An Organised Crime Task Force already exists at ministerial level and there is much North-South co-operation between relevant agencies.

But the Labour Party supports the position outlined by the Minister for Foreign Affairs to establish a new cross-border taskforce to more comprehensively tackle organised crime in the region.

If Sinn Fein are similarly supportive, they should not only endorse this proposal, but the National Crime Agency in Northern Ireland too.

That would be the single biggest step they could take to demonstrate a real commitment to ending criminality.

In addition, Ceann Comhairle, I want to dwell on the upcoming centenary of the Easter Rising next year.

Commemorating the events of Easter Week as the State is doing is both appropriate and natural.

We've put in place a commemorative programme which reflects not just the events, but the differing perspectives on them.

We've come a long way since 1966.

I think we should also consider addressing some of the legacies of 1916.

And one of those is partition.

The politics of this country up to 1916 revolved around attempts to arrive at a solution to the national question on an all-island basis, albeit within the United Kingdom.

But, following the Easter Rising and subsequent events, a partitioned island emerged, creating two separate states.

I am proud to be Tánaiste of an independent Irish state.

Yet I also believe that the people of the island, North and South, suffered from the creation of what were two sectarian states.

And close to 100 years living in separate jurisdictions on a partitioned island has also had its own impact.

During the first half-century, the two States largely ignored the issue and existed in splendid isolation from each other.

The next 25 years were spent coping with the horror of a bitter and brutal sectarian conflict.

And the last 25 years have been about managing a peace process to ensure that the previous quarter century never happens again.

Over that period, the most radical and effective new thinking on partition came from John Hume and the SDLP.

They restated the problem as being the division between the people living in Ireland rather than the contemporary malfeasance of the British State.

Their outlook forms the basis of the Good Friday Agreement and the structures that flow from it.

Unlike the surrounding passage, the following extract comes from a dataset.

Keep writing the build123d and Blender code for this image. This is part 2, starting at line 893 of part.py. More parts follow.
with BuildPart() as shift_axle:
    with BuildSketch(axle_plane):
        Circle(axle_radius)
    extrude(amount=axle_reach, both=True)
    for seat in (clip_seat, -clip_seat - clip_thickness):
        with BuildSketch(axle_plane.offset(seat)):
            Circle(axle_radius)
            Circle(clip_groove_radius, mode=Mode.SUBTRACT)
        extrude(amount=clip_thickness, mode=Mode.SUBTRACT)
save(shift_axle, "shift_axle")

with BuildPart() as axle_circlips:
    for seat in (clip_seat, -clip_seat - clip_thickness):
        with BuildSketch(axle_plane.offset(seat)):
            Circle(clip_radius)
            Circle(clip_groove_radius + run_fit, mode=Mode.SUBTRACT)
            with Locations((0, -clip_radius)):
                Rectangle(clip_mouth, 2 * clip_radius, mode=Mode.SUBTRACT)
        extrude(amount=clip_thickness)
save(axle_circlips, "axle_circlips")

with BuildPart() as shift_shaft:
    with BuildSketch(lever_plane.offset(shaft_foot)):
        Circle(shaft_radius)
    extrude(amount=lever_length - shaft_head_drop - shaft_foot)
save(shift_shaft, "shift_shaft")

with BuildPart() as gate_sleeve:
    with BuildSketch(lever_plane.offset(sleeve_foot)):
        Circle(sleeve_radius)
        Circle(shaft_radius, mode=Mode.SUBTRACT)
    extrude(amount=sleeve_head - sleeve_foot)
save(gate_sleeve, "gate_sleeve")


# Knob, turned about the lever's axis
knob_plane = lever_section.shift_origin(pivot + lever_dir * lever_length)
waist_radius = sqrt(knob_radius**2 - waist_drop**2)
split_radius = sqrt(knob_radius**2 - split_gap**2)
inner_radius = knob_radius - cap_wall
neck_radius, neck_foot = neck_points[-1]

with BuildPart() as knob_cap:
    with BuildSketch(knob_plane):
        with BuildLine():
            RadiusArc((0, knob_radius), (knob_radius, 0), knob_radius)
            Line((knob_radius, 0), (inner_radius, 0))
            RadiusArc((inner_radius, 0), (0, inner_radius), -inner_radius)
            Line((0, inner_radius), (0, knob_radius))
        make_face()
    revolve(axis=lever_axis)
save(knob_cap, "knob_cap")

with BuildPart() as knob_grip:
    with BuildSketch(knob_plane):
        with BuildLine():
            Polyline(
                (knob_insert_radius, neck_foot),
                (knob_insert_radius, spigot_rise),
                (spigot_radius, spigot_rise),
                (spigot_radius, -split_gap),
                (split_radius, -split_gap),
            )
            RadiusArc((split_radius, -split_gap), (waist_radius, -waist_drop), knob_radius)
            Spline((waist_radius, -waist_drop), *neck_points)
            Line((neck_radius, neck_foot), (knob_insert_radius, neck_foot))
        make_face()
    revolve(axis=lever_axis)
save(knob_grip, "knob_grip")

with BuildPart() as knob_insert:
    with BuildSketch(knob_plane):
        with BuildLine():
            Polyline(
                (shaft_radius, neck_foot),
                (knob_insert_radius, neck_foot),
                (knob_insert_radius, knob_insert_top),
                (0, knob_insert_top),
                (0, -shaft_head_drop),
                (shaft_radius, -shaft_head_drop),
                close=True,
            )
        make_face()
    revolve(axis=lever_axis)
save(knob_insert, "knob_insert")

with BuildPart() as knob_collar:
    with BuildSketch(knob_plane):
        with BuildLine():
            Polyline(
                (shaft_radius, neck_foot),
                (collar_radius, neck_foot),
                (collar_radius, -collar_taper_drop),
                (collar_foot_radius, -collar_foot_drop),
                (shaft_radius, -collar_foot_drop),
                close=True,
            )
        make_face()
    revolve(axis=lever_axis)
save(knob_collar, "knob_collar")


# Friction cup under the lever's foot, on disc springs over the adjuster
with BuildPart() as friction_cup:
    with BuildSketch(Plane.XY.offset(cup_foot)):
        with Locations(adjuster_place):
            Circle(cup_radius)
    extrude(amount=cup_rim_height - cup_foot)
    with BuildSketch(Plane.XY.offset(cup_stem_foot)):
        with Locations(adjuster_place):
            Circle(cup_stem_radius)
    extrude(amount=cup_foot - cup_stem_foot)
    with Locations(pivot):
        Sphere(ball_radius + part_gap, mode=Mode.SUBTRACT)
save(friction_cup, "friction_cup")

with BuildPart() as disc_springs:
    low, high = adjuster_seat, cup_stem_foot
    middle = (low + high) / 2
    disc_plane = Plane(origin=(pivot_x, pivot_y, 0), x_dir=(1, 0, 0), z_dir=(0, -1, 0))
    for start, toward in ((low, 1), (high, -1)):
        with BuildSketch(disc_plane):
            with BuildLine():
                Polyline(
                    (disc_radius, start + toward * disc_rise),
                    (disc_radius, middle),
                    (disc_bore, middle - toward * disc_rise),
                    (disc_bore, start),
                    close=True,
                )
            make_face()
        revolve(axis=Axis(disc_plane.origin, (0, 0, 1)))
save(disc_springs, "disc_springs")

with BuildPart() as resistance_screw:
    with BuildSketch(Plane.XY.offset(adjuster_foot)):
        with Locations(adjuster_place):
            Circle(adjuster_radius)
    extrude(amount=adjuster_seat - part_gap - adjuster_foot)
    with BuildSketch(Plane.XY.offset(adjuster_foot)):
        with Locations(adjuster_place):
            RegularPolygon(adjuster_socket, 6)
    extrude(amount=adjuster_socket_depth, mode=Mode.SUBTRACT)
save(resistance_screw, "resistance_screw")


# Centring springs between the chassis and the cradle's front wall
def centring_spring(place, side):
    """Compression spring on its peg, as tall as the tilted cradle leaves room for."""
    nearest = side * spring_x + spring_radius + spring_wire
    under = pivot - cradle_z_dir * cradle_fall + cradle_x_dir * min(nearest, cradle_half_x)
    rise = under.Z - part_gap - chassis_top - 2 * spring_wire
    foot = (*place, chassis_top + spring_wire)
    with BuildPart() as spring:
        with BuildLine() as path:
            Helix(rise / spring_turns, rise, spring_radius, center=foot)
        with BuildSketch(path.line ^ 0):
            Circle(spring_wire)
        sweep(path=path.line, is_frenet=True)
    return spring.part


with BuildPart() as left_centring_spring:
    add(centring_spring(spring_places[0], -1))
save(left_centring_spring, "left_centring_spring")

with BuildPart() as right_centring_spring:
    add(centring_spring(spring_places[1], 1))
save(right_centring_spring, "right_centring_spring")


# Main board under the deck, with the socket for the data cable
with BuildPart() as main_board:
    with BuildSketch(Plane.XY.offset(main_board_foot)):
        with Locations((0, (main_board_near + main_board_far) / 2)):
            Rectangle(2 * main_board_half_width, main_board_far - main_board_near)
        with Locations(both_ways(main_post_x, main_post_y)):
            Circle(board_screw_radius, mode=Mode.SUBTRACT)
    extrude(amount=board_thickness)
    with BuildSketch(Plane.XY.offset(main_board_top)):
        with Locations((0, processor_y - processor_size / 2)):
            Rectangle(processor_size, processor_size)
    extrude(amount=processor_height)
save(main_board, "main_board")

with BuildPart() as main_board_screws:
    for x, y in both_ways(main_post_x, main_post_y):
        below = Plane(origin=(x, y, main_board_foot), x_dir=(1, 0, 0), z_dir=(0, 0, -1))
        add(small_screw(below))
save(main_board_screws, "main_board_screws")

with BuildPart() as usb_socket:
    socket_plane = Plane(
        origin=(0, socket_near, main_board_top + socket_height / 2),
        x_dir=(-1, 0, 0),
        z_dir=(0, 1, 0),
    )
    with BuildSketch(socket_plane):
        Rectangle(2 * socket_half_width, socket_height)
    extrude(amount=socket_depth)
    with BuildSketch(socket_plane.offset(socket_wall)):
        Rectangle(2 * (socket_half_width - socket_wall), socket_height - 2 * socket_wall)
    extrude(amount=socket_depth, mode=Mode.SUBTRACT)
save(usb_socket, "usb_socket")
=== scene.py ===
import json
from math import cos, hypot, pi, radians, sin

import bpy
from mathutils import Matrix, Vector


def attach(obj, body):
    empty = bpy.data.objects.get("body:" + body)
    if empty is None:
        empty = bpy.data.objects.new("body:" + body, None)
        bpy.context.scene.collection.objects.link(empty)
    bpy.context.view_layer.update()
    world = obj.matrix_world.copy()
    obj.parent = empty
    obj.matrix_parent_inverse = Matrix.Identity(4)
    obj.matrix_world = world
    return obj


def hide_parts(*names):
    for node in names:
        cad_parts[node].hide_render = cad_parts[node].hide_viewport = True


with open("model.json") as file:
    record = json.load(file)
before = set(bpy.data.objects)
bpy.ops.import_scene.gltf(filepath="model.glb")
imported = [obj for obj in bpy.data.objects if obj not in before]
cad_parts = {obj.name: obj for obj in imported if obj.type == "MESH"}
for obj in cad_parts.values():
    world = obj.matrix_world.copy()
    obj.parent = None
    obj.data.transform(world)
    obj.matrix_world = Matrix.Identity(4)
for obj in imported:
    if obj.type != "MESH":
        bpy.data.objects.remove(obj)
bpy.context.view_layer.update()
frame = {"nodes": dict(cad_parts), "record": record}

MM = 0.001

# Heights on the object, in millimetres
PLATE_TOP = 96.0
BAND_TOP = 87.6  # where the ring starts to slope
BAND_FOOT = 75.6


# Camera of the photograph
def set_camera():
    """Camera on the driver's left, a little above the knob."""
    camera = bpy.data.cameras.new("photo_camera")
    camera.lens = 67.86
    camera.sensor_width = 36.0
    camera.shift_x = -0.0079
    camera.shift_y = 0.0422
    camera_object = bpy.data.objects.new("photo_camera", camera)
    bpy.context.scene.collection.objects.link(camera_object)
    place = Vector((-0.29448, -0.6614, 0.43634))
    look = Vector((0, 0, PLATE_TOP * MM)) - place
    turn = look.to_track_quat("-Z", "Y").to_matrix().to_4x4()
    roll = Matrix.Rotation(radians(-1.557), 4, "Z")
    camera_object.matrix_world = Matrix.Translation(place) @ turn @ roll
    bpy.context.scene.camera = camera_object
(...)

But that analysis is challenged by those who assert the idealism of the 1916 Proclamation while ignoring the political reality on the ground.

That continues to this day.

It is why, for example, Sinn Féin - the self-styled republicans - have no viable strategy to bring about a united Ireland.

Winning a border poll is no answer to the question posed by Hume, unless you simply wish to create the same problem in reverse.

One recent example highlights how the contradiction of the republican position leads to nonsensical positions.

It saw a Sinn Féin councillor label the IRFU as 'West Brits' for using "Ireland's Call" as the representative anthem of the all-island rugby team doing us proud at the World Cup.

Surely, a Sinn Féin representative genuinely interested in bringing unionist and nationalist, North and South together would be supportive of an all-island institution like the IRFU?

In fairness, Sinn Fein have come a long way in recent years.

They lay wreaths at memorials now, not blow them up.

But there are over 1,000,000 people loyal to the UK living on the island of Ireland.

And that is to ignore the strong relationship the rest of us have and continue to have, 1921 notwithstanding, with our sister island.

But after partition, undoing the border, rather than ameliorating the factors which gave rise to it, became the sole goal of nationalists.

As we approach the centenary of the 1916 Rising, we might do well to consider these issues again.

It is over 30 years since the New Ireland Forum met.

We have come a long way since then.

The principle of consent remains paramount.

Yet I remain of the view that the long-term future of the people of this island would be better faced together.

And were that possible, it would not be on the basis of the domination of the one tradition over the other.

It would involve us nationalists recognising the essential British identity of unionists, and unionists perhaps embracing a greater sense of their own Irishness.

So, in the context of the 1916 commemorations, we should set ourselves the challenge of convening a new forum or body.

One that is separate to, but supportive of, the institutions of the Good Friday Agreement, specifically to discuss the island's future.

The men who fought in 1916 were idealists.

Those who died, on all sides, were victims.

We have tragically had many more victims since then.

What better tribute to them all than to have a sensible discussion about our common future?